→ **Required work**
What is needed is an exact copy of the lines from the one containing "for name, shape" to the one containing "from mathutils import Matrix, Vector", both lines included, and no other lines.

(Object modeling scripts)
****************

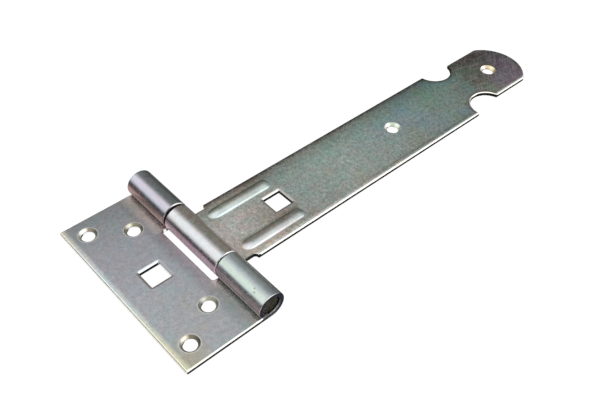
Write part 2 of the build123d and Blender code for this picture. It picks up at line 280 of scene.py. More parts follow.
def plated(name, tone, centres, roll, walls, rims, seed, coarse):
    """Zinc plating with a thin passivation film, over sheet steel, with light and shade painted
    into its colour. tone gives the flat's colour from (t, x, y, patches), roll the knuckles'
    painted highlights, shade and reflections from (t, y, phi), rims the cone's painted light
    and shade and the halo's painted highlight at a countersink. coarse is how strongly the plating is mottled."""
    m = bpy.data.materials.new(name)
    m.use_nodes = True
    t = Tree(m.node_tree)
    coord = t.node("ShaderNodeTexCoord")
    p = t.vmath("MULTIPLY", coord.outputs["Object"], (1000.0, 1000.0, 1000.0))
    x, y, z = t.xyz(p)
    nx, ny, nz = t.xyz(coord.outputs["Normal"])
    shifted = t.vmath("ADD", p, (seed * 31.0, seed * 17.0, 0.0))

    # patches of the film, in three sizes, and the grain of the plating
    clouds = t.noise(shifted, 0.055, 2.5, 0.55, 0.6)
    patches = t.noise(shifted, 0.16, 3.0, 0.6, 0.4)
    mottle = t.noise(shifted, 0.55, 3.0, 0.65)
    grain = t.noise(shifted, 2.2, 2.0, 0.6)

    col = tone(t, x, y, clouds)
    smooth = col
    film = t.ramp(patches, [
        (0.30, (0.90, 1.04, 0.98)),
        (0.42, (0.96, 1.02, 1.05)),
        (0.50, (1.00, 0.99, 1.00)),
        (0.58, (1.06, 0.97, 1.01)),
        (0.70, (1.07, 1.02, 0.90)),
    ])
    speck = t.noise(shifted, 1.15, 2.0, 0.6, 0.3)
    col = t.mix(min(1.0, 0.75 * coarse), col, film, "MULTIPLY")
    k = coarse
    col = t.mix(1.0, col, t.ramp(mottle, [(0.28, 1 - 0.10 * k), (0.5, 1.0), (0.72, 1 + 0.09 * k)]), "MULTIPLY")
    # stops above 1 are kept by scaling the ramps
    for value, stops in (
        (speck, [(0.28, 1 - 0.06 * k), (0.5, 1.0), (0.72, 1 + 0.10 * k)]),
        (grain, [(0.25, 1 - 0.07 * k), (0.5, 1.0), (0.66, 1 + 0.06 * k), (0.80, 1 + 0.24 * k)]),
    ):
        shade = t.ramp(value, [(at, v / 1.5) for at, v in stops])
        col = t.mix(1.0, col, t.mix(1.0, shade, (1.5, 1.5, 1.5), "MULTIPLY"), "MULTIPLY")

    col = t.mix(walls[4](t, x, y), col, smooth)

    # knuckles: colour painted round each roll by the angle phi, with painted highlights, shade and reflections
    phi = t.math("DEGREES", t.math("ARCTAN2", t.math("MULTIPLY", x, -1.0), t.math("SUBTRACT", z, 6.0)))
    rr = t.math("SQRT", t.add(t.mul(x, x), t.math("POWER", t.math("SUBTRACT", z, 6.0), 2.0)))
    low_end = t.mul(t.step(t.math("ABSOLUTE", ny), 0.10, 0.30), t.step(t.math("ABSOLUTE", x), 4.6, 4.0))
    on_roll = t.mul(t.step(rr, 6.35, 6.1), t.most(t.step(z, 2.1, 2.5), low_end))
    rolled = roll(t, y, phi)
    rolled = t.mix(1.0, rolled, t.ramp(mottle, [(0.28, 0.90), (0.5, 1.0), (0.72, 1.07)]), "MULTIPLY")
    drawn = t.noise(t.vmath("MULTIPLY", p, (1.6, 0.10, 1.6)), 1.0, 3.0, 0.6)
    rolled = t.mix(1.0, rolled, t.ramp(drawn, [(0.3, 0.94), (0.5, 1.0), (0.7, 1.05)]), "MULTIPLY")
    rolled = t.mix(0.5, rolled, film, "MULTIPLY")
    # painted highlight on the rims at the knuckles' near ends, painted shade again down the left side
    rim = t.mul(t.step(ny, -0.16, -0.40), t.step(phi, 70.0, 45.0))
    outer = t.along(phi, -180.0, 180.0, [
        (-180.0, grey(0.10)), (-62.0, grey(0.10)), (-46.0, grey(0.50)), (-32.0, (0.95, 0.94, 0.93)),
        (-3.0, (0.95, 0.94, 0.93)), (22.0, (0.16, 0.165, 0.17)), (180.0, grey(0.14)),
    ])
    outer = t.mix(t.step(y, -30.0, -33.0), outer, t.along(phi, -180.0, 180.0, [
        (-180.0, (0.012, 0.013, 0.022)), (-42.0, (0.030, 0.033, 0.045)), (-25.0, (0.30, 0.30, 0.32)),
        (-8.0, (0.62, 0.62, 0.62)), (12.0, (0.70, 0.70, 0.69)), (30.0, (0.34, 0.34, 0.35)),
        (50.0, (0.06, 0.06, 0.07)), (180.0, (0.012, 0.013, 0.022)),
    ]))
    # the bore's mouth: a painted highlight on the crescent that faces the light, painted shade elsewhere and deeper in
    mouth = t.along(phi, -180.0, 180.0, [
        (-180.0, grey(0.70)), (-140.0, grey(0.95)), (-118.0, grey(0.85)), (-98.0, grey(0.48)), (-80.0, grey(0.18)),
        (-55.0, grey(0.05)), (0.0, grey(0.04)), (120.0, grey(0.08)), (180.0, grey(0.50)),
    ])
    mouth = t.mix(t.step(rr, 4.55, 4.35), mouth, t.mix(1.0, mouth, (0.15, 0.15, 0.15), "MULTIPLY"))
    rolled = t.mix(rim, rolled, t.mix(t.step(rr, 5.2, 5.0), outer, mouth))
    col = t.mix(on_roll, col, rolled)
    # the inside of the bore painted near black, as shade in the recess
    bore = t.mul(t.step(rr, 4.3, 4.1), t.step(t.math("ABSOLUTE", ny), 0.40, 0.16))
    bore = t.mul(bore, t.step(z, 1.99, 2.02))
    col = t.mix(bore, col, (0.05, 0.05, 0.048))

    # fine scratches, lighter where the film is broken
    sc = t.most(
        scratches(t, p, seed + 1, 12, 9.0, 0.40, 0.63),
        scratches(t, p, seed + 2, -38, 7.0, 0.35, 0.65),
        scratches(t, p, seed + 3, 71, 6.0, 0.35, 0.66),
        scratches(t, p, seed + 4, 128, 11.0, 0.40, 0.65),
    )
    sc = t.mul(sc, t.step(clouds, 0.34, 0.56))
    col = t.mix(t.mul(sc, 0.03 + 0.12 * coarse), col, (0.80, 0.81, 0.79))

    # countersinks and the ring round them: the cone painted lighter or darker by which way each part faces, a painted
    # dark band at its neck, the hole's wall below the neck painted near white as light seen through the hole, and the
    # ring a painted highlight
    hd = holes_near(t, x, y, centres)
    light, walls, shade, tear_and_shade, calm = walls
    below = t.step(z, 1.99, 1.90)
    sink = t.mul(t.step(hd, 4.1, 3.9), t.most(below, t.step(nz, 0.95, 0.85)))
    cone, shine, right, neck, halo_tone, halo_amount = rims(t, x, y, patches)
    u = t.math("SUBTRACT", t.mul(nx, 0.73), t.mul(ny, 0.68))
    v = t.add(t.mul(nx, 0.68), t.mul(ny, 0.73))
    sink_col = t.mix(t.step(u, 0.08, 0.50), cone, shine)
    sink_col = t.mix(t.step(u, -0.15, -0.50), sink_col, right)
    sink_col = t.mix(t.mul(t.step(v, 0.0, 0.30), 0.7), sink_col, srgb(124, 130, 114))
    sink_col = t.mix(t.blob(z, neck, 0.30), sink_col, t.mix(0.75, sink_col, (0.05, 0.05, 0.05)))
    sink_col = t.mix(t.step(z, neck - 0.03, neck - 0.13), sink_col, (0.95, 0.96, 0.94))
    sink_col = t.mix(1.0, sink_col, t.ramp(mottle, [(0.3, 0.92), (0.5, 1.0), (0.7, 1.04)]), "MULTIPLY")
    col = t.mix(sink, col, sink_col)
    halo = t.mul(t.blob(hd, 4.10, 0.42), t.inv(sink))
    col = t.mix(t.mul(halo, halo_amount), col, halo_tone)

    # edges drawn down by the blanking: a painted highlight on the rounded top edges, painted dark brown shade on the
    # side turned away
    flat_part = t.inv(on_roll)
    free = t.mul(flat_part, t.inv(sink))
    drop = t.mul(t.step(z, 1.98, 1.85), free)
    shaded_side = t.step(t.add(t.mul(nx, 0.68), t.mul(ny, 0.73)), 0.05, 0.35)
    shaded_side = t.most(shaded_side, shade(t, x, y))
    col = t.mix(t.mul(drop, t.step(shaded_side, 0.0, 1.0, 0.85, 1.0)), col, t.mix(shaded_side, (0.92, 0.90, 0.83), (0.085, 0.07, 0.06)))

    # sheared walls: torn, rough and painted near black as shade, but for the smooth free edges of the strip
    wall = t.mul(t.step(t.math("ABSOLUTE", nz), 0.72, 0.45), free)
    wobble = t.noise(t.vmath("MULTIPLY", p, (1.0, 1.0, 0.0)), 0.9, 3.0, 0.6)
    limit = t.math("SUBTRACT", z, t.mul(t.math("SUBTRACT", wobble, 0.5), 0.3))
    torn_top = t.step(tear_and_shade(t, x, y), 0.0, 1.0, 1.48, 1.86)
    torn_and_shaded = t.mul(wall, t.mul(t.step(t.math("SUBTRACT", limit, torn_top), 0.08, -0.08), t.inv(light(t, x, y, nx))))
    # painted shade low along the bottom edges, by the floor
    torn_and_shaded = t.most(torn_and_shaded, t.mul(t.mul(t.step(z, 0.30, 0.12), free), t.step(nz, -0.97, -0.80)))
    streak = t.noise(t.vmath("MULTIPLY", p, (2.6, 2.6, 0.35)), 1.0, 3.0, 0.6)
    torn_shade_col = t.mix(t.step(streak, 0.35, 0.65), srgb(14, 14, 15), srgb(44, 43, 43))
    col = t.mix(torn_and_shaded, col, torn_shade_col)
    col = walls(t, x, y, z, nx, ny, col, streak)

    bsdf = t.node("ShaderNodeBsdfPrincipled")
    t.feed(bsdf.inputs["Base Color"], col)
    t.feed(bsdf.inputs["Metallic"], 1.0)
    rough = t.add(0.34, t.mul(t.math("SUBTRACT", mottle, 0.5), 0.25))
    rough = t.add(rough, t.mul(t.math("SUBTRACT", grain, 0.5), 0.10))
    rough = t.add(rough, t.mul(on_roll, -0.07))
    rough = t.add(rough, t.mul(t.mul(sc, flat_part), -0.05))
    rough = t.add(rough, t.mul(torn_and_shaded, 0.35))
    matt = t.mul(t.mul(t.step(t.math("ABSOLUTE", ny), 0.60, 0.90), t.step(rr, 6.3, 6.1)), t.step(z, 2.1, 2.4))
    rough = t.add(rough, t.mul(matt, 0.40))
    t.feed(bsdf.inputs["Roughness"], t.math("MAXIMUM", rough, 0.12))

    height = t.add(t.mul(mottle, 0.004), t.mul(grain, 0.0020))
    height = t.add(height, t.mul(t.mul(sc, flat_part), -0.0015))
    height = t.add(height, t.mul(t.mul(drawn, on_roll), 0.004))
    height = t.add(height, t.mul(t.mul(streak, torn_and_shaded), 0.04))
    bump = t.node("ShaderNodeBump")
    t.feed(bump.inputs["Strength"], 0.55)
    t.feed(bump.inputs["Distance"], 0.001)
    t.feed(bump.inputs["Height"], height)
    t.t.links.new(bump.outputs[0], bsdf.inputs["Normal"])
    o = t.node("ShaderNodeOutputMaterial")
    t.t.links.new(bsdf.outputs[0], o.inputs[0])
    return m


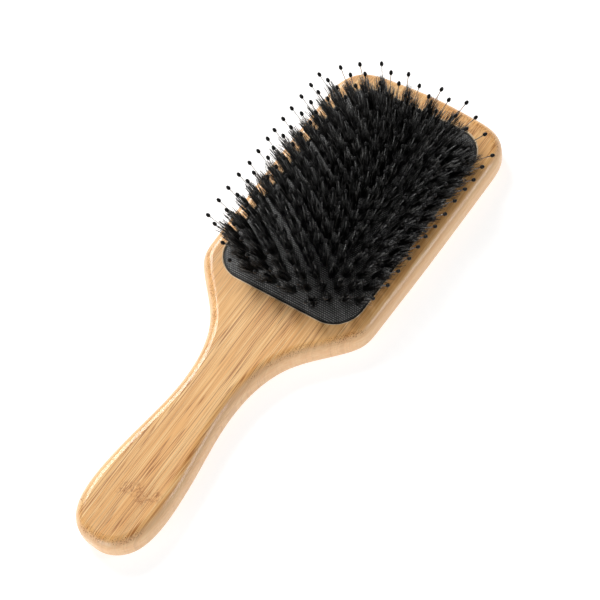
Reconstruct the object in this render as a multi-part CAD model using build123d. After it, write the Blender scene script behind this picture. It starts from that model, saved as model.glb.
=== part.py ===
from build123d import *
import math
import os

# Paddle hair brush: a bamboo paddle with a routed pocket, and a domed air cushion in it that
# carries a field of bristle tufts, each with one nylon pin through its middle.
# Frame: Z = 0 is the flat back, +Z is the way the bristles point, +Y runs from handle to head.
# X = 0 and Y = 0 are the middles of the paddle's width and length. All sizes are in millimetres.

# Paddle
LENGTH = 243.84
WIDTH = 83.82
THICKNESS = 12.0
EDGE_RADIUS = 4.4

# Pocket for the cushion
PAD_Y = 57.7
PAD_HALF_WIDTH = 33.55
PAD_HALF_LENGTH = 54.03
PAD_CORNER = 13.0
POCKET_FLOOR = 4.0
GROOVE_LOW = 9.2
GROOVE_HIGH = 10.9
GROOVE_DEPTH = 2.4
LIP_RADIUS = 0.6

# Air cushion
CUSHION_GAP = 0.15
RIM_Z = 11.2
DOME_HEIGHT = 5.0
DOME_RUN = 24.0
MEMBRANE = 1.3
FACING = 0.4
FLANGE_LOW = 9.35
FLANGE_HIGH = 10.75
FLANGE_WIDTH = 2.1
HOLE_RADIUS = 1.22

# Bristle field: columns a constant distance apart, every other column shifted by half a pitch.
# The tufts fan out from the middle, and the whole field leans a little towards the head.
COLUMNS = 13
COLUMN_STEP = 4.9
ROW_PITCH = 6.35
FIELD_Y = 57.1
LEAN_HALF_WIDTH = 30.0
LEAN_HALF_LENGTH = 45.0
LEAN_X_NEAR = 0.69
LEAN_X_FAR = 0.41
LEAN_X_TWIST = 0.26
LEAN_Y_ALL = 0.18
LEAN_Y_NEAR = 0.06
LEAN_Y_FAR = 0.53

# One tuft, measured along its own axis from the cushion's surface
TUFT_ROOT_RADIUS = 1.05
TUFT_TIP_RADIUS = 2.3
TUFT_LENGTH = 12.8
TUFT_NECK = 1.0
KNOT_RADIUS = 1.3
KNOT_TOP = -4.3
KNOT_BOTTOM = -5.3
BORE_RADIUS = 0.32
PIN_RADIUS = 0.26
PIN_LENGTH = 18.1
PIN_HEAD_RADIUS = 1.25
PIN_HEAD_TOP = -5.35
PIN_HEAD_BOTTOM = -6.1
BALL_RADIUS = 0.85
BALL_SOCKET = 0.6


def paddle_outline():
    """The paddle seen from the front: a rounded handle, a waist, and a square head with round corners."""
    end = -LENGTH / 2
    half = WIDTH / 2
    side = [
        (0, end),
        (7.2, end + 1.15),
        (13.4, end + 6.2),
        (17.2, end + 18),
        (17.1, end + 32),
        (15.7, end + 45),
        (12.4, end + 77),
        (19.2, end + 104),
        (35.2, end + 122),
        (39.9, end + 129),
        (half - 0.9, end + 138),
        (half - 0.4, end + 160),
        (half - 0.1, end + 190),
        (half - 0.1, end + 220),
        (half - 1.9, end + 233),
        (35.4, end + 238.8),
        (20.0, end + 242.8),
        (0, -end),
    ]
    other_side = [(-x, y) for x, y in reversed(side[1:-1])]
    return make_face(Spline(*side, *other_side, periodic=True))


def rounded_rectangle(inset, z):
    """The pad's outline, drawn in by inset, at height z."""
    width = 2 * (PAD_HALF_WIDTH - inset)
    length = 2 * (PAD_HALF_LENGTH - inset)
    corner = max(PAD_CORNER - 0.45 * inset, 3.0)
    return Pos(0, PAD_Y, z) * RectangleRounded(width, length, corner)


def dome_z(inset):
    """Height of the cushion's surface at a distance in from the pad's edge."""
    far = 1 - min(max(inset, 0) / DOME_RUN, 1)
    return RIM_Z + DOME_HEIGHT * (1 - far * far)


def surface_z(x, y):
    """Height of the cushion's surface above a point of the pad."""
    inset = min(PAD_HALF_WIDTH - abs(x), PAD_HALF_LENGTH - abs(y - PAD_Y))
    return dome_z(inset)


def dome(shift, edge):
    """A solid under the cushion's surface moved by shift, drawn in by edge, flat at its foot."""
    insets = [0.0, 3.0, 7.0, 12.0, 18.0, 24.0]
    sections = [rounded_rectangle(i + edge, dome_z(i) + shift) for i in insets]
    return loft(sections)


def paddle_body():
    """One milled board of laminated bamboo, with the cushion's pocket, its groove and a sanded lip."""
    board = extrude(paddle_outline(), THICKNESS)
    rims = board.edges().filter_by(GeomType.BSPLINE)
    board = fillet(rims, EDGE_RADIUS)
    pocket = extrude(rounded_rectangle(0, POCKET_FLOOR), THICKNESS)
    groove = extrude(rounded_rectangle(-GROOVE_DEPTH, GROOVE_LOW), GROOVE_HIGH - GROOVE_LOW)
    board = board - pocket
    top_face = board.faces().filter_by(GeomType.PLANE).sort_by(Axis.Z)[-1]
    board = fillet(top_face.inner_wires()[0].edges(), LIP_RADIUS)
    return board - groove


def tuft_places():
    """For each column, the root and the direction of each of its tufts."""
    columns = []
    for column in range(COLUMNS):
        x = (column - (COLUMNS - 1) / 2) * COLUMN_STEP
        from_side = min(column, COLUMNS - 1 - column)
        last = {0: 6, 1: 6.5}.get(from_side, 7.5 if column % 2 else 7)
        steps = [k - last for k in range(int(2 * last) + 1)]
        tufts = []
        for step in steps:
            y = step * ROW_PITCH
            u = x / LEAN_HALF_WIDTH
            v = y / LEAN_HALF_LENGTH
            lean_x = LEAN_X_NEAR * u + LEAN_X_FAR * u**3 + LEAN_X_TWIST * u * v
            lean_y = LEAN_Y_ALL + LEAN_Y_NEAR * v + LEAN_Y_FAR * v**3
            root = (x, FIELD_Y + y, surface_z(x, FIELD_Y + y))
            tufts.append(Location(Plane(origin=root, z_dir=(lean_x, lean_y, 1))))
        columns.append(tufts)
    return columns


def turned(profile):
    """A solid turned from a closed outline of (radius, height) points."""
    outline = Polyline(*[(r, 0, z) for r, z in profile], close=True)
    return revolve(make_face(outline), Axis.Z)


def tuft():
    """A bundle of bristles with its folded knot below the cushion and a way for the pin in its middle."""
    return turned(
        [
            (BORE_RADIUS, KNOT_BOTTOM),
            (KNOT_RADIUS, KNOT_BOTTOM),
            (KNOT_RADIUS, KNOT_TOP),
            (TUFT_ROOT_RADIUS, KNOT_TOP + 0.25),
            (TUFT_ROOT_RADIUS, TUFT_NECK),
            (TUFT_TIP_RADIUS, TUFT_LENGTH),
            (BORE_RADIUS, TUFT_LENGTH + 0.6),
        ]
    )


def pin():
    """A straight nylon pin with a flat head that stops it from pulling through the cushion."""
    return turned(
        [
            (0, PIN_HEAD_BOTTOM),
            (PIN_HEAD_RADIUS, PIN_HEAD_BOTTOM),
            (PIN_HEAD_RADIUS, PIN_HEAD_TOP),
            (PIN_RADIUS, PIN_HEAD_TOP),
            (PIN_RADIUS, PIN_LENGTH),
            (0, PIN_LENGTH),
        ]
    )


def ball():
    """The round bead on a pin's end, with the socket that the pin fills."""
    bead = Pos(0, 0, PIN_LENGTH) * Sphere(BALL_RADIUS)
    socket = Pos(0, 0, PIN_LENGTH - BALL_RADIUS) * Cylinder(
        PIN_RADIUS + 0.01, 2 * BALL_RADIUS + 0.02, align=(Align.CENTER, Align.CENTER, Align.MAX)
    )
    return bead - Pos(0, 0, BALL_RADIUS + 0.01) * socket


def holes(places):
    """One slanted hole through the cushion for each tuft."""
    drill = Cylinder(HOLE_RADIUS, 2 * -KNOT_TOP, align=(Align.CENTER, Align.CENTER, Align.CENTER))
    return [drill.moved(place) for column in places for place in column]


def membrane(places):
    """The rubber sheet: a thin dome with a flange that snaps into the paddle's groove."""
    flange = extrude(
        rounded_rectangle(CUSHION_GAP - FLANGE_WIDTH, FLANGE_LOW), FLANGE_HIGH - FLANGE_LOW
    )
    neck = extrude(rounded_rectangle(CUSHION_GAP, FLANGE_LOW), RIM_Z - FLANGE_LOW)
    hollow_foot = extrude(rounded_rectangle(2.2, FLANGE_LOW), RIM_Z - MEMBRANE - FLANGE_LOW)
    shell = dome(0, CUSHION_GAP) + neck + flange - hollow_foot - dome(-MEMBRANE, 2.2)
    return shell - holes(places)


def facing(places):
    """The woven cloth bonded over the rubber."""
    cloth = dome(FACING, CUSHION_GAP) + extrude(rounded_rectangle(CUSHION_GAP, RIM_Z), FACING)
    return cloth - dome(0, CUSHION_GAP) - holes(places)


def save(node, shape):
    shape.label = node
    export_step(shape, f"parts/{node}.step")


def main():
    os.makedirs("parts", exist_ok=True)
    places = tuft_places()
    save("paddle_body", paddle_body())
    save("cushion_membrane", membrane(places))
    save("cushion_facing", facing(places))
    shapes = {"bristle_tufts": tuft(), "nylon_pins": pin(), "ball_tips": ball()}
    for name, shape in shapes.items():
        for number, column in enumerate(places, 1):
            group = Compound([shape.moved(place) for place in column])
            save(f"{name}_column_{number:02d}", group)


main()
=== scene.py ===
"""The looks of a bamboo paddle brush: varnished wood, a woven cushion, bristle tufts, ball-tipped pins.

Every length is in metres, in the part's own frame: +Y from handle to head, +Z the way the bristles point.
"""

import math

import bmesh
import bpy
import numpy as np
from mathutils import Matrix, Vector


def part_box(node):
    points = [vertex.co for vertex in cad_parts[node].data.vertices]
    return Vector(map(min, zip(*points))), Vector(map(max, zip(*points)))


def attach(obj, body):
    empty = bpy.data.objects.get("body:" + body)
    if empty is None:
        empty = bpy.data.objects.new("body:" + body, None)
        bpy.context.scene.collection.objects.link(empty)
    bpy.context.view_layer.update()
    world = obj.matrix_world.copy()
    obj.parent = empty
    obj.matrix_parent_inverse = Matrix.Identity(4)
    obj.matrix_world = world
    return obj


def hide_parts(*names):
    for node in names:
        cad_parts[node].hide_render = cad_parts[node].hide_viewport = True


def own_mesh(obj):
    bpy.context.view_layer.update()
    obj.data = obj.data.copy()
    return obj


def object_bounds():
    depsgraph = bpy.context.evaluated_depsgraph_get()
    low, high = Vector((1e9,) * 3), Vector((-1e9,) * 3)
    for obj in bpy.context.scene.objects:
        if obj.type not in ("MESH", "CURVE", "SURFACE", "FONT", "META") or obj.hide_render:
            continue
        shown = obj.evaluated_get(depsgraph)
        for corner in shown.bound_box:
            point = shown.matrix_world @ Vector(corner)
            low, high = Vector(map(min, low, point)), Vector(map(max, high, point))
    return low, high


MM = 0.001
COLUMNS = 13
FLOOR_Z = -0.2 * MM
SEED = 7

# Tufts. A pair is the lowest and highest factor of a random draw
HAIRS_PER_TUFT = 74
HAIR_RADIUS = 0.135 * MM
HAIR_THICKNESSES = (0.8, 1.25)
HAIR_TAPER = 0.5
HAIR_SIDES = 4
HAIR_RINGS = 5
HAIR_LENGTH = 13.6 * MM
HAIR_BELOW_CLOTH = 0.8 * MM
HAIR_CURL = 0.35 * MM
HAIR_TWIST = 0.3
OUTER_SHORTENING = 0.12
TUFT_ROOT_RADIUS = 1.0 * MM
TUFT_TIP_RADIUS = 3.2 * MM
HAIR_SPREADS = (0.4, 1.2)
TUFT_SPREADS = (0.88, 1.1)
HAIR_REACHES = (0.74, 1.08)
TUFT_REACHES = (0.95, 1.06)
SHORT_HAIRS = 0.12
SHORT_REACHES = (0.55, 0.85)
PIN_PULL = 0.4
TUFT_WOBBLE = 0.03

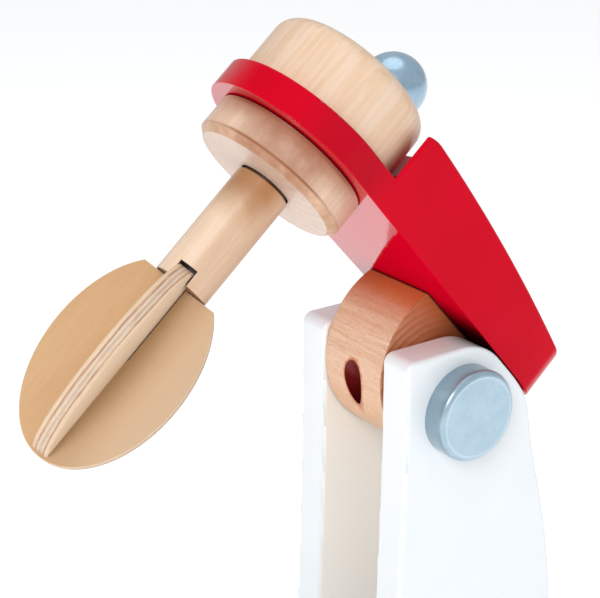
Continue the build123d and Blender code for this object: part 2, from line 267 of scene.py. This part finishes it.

****************

→ **Solution**
    for name, shape in shapes.items():
        for number, column in enumerate(places, 1):
            group = Compound([shape.moved(place) for place in column])
            save(f"{name}_column_{number:02d}", group)


main()
=== scene.py ===
"""The looks of a bamboo paddle brush: varnished wood, a woven cushion, bristle tufts, ball-tipped pins.

Every length is in metres, in the part's own frame: +Y from handle to head, +Z the way the bristles point.
"""

import math

import bmesh
import bpy
import numpy as np
from mathutils import Matrix, Vector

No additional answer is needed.